> [Material shown]

──────────

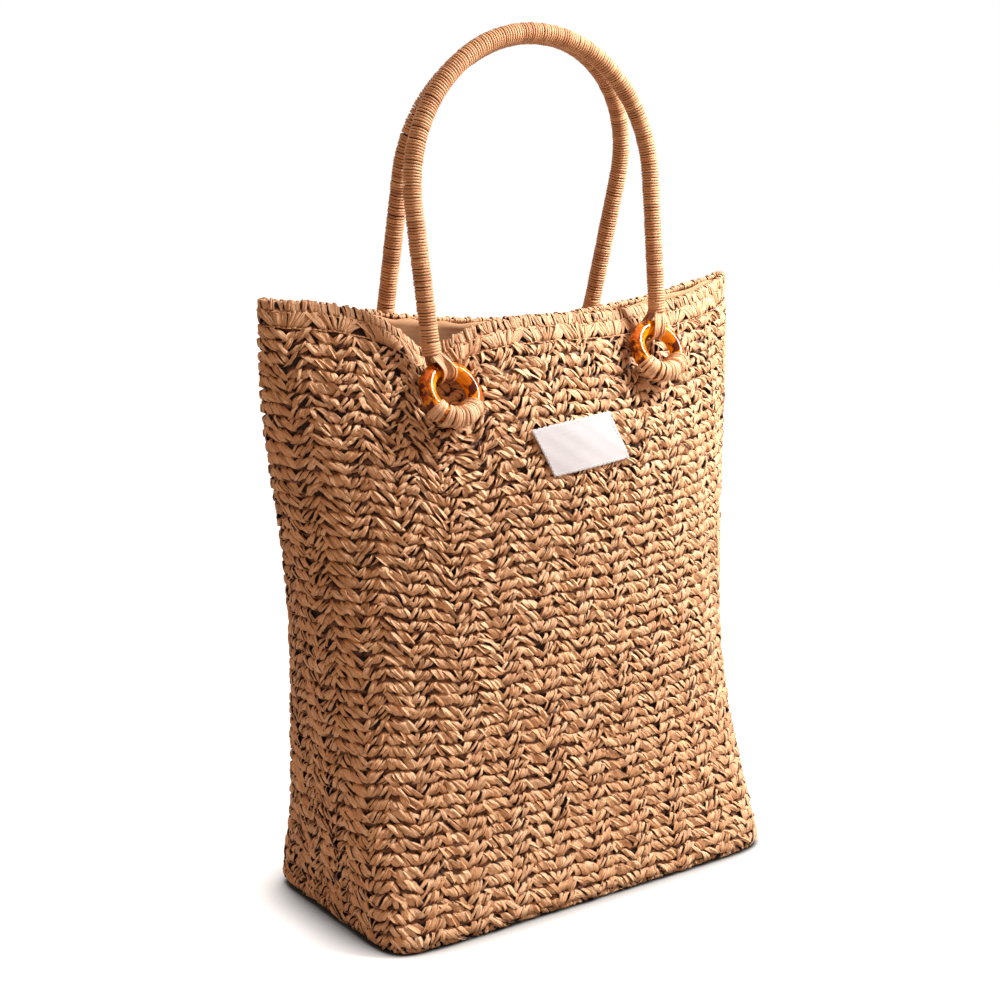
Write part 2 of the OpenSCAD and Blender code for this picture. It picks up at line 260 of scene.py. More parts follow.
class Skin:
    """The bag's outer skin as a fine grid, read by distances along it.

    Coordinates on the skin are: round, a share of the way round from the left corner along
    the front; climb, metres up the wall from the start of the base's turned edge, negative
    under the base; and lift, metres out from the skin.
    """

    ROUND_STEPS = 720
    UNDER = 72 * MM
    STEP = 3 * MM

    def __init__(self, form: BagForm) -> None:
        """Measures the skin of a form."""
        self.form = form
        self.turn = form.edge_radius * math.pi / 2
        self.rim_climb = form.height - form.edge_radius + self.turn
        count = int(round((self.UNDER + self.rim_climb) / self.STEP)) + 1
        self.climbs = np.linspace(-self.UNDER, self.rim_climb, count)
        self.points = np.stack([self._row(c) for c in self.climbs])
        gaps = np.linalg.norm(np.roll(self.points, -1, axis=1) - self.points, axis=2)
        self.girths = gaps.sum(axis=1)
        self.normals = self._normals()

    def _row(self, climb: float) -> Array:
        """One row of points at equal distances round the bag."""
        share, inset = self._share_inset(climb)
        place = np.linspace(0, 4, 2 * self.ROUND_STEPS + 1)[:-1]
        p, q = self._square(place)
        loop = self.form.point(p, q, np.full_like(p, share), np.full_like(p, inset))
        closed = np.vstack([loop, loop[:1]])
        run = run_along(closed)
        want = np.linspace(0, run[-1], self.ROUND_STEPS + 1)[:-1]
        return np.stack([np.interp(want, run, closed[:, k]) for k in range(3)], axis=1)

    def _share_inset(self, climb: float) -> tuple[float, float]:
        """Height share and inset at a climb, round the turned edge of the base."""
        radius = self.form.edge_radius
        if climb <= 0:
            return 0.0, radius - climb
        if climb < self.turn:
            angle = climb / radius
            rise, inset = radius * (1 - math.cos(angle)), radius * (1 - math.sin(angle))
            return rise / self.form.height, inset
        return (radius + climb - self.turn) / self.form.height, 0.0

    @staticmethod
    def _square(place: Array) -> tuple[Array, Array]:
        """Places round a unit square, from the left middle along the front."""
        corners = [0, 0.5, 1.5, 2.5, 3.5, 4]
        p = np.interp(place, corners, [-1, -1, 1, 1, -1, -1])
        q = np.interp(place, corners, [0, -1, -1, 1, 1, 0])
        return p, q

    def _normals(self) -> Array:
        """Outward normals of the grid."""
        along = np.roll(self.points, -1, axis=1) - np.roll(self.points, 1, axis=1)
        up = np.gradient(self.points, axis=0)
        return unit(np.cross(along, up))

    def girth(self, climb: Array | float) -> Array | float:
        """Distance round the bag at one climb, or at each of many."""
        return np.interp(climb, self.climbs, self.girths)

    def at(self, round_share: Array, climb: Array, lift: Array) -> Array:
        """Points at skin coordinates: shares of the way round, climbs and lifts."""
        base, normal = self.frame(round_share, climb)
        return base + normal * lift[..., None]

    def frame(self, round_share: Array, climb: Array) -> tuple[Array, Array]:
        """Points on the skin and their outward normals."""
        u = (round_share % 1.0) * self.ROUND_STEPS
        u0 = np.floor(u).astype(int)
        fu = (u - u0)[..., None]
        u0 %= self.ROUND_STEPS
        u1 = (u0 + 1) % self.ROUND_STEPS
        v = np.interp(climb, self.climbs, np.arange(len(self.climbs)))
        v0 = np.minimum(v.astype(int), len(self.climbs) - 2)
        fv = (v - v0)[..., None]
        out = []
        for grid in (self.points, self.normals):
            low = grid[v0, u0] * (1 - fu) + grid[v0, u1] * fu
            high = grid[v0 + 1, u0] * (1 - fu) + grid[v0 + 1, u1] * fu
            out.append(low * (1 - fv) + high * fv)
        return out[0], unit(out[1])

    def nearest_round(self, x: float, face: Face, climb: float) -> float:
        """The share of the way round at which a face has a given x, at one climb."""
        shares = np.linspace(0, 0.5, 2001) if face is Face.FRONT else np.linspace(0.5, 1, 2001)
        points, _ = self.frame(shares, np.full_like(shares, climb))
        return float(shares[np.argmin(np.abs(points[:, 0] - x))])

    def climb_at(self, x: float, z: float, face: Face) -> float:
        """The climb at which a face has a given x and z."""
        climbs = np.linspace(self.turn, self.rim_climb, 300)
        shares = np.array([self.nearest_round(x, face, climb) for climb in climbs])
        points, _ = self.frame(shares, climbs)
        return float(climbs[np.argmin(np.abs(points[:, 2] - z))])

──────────

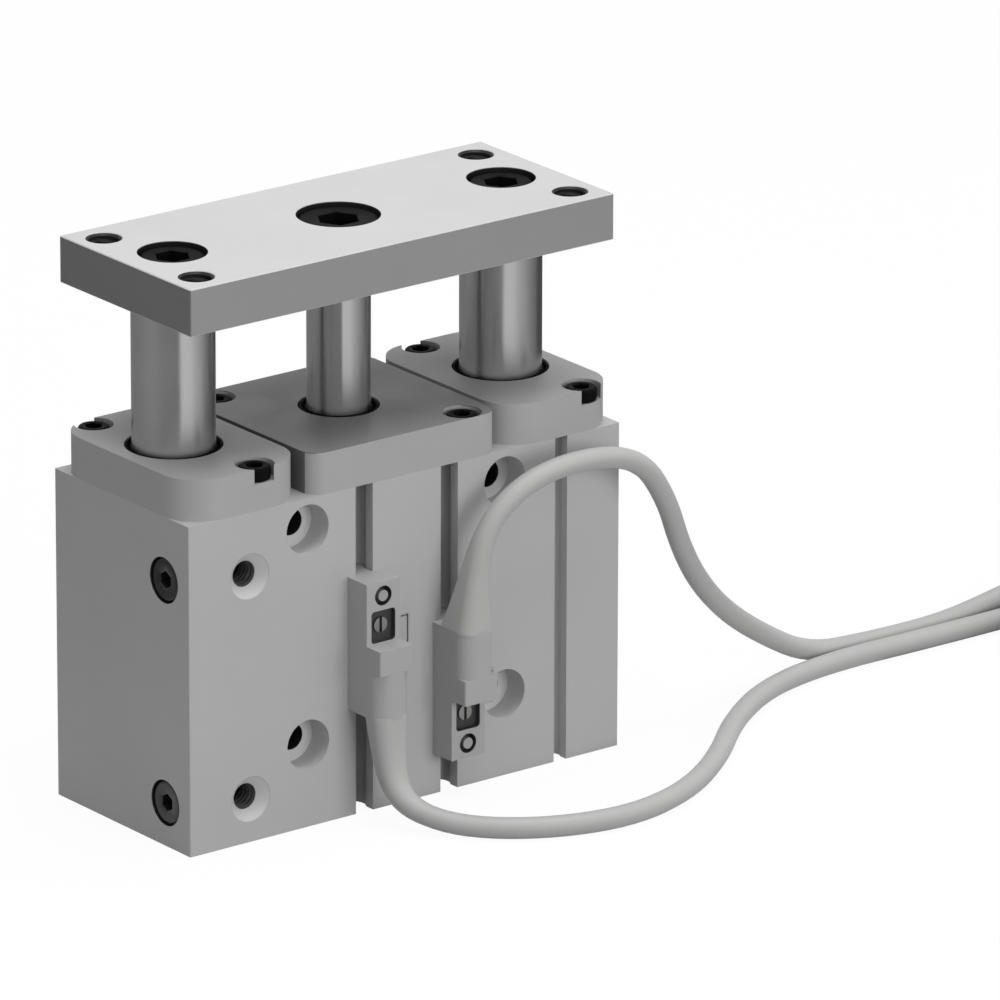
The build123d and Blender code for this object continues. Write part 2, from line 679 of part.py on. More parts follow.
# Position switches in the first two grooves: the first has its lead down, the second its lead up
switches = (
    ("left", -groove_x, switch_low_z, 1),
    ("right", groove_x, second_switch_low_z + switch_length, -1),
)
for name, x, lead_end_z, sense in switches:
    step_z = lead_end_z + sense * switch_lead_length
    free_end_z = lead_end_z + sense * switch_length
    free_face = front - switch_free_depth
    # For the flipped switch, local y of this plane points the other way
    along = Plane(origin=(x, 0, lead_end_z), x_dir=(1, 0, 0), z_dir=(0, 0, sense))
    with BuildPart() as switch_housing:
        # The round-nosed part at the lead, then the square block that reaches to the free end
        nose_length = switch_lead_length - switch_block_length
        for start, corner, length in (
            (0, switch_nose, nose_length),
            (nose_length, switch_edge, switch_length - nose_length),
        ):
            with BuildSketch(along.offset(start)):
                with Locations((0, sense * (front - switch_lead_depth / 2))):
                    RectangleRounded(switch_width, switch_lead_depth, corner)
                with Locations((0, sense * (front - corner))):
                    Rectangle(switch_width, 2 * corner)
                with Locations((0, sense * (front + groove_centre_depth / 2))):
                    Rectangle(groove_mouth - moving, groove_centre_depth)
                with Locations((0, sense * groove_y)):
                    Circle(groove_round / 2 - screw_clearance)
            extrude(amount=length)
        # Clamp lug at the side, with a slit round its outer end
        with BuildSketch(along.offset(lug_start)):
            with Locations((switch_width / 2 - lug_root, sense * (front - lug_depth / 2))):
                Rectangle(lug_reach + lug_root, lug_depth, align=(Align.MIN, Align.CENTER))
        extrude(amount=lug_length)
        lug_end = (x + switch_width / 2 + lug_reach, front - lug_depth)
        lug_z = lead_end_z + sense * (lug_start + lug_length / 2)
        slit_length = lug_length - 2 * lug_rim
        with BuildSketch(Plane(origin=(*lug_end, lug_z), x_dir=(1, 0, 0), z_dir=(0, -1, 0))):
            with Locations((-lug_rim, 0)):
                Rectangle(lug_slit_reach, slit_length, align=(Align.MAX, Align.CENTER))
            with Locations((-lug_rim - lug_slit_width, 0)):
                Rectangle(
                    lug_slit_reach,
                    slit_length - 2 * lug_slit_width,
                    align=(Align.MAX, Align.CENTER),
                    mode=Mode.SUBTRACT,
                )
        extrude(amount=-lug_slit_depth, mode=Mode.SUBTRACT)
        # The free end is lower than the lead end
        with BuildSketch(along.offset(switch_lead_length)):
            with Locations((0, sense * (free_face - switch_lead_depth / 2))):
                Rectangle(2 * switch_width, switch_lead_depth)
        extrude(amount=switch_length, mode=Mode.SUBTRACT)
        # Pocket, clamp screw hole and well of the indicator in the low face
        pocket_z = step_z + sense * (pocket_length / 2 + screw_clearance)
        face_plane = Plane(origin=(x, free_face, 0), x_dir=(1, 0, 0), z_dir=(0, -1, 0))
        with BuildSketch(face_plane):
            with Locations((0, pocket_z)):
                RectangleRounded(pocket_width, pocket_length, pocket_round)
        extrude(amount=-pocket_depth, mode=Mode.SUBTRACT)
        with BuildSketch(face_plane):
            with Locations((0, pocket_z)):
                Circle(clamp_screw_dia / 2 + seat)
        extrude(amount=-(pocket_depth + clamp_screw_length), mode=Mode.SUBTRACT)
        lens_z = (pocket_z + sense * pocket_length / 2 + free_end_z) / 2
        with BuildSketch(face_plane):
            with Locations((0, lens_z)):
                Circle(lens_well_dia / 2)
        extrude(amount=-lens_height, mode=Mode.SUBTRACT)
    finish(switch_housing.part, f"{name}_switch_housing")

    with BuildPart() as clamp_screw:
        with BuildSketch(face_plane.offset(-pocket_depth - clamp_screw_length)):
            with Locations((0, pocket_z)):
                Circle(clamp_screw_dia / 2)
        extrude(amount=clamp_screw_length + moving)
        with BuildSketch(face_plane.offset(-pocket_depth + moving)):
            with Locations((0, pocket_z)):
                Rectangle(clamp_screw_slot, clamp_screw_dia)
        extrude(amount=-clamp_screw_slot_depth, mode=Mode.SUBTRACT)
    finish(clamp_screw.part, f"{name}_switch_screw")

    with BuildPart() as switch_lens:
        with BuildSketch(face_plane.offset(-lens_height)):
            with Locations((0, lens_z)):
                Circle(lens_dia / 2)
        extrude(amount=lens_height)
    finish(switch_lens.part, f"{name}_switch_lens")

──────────

> [Instructions for the task]
Look through the material above and print exactly the lines from the one containing "Write part 2 of" to the one containing "STEP = 3 * MM", both included, and nothing more.

> [Answer to the task]
Write part 2 of the OpenSCAD and Blender code for this picture. It picks up at line 260 of scene.py. More parts follow.
class Skin:
    """The bag's outer skin as a fine grid, read by distances along it.

    Coordinates on the skin are: round, a share of the way round from the left corner along
    the front; climb, metres up the wall from the start of the base's turned edge, negative
    under the base; and lift, metres out from the skin.
    """

    ROUND_STEPS = 720
    UNDER = 72 * MM
    STEP = 3 * MM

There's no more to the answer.